Morning Star Baptist Church was founded in 1892 and is one of the oldest African-American churches in Virginia Beach. Church members have been collecting memorabilia depicting the lives of African-Americans from 1892 to 1950. As one might expect not only was slavery and plantation life a staple of early Virginia, maritime activities played a huge role in the areas development and many of the museums in the area chronicle that achievement, including the contributions of many Blacks. And you can’t say the word spring break without thinking about Virginia Beach and Black college students.

“A past to cherish, a future to fulfill.” These words are inscribed on one of Macon, Georgia’s, historic markers dedicated to preserving the city’s rich African-American heritage. There are at least 22 cultural and historical sites throughout the city. The Tubman African American museum features a 63-ft. long mural centerpiece of the museum “From Africa to America” created by Macon artist Wilfred Stroud. As the name suggests it’s a visual history of Black people from the early days in Africa to our famous African American leaders of today. If you love music, head to the Georgia Music Hall of Fame in Macon and look at the careers of Little Richard, Ray Charles, Lena Horne, Gladys Knight and the father of Gospel Music, Reverend Dr. Thomas A. Dorsey.

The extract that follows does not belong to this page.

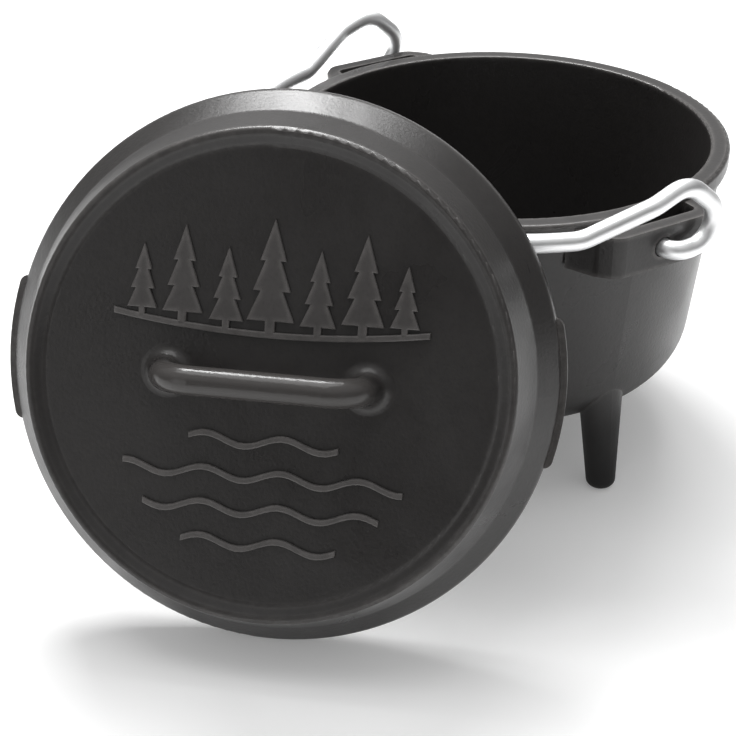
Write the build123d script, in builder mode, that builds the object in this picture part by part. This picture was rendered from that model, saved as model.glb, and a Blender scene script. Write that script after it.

Sports buff should enjoy the Georgia Sports Hall of Fame with over 3,000 artifacts and a 205-seat ballpark theater. Take a look into the lives of Hank Aaron, Dominique Wilkins, Evander Holyfield, Jackie Robinson and others. Macon has several historic districts, landmarks and memorials including a statue of native son Otis Redding and a bridge named in his honor. If you’re looking for a place to worship while in town, the city has several historic Black churches to choose from. And if your travels take you to Macon in late April check out the Pan African American Festival.